Modeling code records

==============================

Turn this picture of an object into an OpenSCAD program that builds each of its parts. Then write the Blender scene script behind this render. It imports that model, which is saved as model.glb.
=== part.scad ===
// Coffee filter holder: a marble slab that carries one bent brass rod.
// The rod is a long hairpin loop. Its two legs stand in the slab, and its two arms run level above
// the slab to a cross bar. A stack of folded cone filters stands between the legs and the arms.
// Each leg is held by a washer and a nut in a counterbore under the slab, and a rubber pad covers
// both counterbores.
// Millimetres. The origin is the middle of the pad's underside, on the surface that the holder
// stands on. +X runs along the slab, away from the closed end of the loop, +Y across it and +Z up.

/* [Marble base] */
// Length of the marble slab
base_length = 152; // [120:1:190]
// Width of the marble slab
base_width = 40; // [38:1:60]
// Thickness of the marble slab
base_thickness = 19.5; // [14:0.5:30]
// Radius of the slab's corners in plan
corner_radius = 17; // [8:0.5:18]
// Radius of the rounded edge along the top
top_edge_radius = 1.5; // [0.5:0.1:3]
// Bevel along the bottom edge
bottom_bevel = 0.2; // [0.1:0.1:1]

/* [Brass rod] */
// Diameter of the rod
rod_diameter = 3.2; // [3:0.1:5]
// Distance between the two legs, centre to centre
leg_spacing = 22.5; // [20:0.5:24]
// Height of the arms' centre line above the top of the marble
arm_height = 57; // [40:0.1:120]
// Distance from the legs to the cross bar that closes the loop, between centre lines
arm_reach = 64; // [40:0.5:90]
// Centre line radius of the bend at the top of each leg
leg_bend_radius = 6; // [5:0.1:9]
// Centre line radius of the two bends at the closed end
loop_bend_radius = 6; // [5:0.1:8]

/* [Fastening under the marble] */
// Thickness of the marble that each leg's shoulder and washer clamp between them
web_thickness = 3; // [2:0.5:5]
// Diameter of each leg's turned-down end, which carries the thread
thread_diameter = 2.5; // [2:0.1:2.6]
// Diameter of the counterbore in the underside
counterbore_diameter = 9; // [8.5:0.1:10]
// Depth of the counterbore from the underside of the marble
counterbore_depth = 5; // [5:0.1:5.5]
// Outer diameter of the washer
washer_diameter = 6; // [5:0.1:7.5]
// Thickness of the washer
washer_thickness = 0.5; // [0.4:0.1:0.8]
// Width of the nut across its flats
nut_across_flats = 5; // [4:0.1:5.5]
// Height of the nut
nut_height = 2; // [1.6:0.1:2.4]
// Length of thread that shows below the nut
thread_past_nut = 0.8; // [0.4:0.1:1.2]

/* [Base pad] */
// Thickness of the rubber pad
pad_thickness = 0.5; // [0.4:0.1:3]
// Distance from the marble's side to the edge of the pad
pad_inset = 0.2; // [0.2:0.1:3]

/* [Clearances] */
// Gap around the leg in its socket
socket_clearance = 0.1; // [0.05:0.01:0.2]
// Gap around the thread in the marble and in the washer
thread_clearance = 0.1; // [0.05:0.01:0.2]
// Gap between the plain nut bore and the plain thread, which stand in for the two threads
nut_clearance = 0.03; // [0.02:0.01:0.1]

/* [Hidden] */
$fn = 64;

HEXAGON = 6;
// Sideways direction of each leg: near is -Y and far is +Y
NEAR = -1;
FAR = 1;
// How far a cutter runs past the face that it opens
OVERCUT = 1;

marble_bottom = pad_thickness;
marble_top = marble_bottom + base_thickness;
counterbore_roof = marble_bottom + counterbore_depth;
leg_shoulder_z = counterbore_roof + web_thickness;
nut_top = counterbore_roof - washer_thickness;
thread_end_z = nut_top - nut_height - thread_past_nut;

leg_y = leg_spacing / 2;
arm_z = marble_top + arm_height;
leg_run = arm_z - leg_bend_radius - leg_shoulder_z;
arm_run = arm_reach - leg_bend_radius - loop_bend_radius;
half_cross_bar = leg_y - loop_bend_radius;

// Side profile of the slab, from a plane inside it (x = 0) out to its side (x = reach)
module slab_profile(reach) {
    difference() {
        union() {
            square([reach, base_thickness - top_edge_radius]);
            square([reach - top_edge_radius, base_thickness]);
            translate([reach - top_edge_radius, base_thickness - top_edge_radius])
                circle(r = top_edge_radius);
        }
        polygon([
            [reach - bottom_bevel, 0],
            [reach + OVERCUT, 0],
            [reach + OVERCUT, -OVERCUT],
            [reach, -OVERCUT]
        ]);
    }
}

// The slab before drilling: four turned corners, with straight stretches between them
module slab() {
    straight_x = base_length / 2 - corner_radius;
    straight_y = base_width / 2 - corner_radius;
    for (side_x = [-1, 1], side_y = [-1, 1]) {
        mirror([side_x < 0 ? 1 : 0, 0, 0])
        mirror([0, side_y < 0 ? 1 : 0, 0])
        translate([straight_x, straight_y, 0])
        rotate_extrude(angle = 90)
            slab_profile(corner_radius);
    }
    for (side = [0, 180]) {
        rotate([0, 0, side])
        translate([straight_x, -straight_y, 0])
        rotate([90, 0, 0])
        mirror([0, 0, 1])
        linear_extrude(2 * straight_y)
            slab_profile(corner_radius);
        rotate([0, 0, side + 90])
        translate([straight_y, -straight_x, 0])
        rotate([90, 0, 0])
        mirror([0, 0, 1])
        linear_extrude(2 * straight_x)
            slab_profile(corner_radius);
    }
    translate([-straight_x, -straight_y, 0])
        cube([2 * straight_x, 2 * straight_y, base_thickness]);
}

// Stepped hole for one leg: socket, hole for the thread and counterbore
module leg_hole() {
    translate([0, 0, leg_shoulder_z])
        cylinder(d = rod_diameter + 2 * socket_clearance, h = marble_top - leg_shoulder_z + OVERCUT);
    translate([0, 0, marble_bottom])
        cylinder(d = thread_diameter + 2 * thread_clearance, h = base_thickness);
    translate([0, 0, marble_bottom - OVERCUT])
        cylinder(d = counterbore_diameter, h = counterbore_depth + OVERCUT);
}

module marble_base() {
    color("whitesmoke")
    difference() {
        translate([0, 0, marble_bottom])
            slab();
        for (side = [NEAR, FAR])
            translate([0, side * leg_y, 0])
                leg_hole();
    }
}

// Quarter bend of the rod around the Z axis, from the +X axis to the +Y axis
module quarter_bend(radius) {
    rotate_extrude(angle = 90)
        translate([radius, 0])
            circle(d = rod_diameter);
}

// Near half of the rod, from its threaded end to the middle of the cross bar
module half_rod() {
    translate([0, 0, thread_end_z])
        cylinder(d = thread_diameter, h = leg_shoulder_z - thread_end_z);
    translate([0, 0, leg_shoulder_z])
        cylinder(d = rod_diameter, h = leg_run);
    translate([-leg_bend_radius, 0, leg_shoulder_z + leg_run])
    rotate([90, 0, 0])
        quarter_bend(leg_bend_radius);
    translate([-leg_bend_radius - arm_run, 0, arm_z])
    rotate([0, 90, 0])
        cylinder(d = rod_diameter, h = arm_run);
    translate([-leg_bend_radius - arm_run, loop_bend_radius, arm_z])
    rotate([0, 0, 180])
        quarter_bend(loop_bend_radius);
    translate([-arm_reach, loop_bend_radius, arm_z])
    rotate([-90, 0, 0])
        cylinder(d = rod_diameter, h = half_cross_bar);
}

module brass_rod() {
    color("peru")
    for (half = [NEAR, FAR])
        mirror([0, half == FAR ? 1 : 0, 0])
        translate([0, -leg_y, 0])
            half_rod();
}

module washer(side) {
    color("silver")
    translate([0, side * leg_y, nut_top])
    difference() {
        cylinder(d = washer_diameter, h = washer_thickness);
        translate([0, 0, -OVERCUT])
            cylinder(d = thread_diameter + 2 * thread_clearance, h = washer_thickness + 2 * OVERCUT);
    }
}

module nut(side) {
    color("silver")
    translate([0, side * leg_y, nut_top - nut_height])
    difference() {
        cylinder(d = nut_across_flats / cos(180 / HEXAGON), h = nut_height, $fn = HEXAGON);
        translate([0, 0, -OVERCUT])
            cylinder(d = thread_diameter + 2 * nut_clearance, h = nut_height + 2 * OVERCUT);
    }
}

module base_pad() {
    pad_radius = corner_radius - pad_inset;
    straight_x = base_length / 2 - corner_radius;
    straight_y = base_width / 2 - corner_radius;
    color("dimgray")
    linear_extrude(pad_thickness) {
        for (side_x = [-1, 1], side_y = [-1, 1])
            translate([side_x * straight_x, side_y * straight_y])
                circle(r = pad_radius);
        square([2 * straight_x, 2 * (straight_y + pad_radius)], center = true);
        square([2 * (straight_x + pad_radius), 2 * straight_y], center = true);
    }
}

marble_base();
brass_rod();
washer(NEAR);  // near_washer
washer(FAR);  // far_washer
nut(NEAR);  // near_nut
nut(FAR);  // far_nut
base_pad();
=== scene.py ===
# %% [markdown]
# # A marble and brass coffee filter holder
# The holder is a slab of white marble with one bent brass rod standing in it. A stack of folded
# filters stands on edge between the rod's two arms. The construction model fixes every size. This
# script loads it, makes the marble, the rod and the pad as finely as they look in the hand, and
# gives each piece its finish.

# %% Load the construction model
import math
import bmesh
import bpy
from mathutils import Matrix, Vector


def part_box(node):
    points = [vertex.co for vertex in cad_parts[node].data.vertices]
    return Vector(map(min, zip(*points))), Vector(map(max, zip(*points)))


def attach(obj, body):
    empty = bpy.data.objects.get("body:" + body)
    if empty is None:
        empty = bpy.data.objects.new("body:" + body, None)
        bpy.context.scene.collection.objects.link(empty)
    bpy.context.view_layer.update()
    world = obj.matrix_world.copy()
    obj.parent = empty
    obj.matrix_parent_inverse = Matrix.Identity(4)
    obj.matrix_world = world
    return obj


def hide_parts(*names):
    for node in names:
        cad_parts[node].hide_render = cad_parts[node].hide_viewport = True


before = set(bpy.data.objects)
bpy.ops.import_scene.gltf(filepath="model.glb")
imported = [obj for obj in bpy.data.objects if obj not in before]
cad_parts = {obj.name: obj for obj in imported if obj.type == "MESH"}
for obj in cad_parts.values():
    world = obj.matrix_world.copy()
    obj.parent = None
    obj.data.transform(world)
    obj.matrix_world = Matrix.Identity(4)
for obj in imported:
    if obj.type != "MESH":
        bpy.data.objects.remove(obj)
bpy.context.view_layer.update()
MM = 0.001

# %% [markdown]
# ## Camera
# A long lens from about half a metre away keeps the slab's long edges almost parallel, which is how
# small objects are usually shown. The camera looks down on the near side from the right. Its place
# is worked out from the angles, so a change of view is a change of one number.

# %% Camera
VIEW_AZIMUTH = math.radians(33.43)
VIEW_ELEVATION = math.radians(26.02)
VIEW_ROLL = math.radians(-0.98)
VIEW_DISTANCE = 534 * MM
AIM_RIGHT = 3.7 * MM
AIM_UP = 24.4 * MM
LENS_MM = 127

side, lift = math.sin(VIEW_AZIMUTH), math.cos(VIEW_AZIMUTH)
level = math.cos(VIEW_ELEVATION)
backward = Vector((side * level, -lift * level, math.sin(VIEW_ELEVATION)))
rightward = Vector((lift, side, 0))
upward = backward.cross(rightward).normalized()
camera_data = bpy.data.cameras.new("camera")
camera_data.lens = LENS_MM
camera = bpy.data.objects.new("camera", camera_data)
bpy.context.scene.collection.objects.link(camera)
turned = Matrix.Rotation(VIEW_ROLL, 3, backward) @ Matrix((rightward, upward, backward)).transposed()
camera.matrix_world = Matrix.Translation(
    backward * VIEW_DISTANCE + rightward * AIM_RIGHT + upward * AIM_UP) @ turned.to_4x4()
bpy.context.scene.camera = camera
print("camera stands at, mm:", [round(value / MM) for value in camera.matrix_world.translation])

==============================

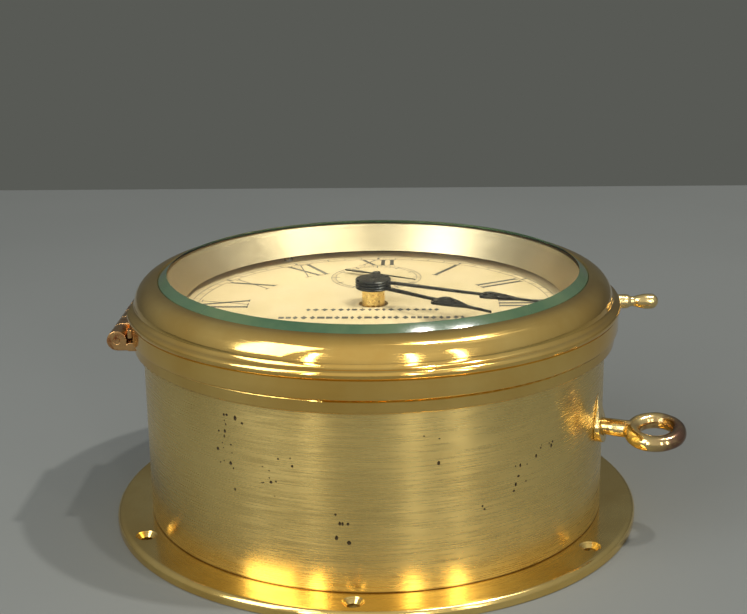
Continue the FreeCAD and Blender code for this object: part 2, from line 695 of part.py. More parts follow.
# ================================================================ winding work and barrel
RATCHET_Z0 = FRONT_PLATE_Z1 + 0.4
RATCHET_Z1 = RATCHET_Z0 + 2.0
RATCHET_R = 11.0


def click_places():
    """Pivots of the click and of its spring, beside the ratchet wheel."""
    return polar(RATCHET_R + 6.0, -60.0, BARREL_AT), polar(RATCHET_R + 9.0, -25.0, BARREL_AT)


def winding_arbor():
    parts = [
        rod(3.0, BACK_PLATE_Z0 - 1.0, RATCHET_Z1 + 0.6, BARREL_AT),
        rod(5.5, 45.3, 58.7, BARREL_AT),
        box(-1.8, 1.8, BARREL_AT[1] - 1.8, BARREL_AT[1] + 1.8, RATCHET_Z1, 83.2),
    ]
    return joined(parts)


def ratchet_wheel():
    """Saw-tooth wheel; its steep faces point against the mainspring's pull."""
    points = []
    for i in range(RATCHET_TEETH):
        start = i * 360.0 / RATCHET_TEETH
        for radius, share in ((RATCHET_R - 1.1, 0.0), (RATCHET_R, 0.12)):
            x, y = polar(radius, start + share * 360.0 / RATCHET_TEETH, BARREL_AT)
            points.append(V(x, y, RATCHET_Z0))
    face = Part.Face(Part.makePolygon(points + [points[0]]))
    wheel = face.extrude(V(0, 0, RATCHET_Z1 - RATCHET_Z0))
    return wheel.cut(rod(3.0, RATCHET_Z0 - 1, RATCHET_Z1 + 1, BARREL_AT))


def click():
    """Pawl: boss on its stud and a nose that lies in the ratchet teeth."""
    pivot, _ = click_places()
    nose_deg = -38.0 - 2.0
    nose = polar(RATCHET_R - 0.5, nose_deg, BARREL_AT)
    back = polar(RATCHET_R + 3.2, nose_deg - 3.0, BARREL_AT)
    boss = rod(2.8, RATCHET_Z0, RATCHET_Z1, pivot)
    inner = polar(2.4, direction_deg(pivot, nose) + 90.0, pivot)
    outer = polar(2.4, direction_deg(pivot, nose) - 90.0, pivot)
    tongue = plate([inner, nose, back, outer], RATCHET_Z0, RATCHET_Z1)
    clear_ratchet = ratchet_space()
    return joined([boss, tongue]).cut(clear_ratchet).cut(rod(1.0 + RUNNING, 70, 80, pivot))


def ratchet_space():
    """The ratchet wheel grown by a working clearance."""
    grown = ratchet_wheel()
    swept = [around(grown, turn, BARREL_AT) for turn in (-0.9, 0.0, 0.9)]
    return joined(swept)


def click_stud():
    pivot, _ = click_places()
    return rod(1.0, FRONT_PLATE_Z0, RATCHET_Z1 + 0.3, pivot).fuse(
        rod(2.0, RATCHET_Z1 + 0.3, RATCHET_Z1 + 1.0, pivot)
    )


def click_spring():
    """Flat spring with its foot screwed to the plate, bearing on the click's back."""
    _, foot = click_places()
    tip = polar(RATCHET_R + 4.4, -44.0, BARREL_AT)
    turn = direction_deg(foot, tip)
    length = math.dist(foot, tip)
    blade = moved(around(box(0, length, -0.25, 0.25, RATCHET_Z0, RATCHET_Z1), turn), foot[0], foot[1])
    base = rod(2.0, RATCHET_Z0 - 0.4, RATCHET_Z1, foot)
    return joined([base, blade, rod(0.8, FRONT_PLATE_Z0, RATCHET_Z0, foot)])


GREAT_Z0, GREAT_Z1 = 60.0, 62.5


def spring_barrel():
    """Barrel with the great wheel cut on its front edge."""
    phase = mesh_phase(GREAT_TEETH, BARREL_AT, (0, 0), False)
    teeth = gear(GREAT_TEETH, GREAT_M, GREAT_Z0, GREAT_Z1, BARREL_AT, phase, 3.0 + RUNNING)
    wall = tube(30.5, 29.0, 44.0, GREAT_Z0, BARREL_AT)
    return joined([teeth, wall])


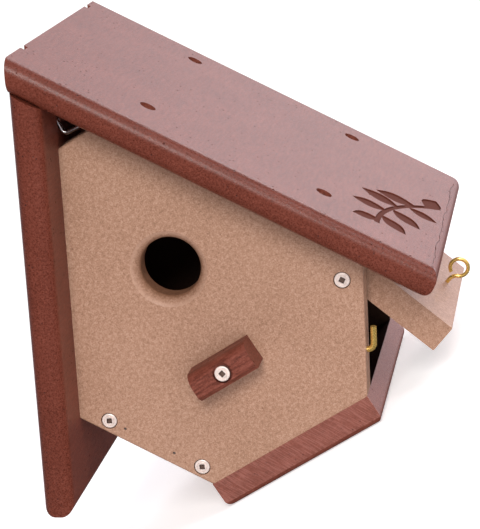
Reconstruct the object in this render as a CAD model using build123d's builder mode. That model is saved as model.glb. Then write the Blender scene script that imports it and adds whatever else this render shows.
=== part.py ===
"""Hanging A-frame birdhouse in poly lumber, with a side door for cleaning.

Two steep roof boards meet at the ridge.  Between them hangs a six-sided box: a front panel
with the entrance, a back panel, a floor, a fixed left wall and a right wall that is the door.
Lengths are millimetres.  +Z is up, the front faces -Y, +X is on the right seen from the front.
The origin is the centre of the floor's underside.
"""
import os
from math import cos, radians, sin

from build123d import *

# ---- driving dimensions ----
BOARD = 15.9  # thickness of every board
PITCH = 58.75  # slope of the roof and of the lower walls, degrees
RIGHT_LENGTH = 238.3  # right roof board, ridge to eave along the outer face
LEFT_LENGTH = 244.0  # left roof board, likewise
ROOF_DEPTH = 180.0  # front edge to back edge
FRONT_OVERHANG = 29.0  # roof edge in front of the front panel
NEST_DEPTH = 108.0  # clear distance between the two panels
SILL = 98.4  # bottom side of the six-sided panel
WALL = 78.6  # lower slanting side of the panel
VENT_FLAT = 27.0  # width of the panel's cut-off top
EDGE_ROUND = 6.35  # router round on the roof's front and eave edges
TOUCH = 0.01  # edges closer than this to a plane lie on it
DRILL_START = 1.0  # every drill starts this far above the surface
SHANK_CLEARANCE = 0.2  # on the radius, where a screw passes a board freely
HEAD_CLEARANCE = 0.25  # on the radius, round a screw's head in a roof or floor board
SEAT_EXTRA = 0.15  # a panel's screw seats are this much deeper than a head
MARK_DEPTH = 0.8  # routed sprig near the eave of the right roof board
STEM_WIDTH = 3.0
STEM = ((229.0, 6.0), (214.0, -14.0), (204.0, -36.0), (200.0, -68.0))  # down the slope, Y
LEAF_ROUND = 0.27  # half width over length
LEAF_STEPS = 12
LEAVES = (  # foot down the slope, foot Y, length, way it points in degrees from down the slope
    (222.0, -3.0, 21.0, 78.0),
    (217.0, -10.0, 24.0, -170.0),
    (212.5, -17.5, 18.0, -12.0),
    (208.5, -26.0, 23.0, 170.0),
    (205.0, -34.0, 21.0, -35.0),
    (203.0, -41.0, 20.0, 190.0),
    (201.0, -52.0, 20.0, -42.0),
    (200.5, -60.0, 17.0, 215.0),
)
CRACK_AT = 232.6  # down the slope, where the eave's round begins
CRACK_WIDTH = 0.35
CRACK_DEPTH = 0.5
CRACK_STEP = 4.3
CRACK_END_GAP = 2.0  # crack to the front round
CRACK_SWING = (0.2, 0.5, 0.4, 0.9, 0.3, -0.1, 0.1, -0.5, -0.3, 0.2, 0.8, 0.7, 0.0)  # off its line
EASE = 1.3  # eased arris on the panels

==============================

◆ **Short problem**: Look above for the line containing "Turn this picture". Output from there through the line containing "loop_bend_radius = 6; // [5:0.1:8]", exactly and inclusively.

◆ **The answer**:
Turn this picture of an object into an OpenSCAD program that builds each of its parts. Then write the Blender scene script behind this render. It imports that model, which is saved as model.glb.
=== part.scad ===
// Coffee filter holder: a marble slab that carries one bent brass rod.
// The rod is a long hairpin loop. Its two legs stand in the slab, and its two arms run level above
// the slab to a cross bar. A stack of folded cone filters stands between the legs and the arms.
// Each leg is held by a washer and a nut in a counterbore under the slab, and a rubber pad covers
// both counterbores.
// Millimetres. The origin is the middle of the pad's underside, on the surface that the holder
// stands on. +X runs along the slab, away from the closed end of the loop, +Y across it and +Z up.

/* [Marble base] */
// Length of the marble slab
base_length = 152; // [120:1:190]
// Width of the marble slab
base_width = 40; // [38:1:60]
// Thickness of the marble slab
base_thickness = 19.5; // [14:0.5:30]
// Radius of the slab's corners in plan
corner_radius = 17; // [8:0.5:18]
// Radius of the rounded edge along the top
top_edge_radius = 1.5; // [0.5:0.1:3]
// Bevel along the bottom edge
bottom_bevel = 0.2; // [0.1:0.1:1]

/* [Brass rod] */
// Diameter of the rod
rod_diameter = 3.2; // [3:0.1:5]
// Distance between the two legs, centre to centre
leg_spacing = 22.5; // [20:0.5:24]
// Height of the arms' centre line above the top of the marble
arm_height = 57; // [40:0.1:120]
// Distance from the legs to the cross bar that closes the loop, between centre lines
arm_reach = 64; // [40:0.5:90]
// Centre line radius of the bend at the top of each leg
leg_bend_radius = 6; // [5:0.1:9]
// Centre line radius of the two bends at the closed end
loop_bend_radius = 6; // [5:0.1:8]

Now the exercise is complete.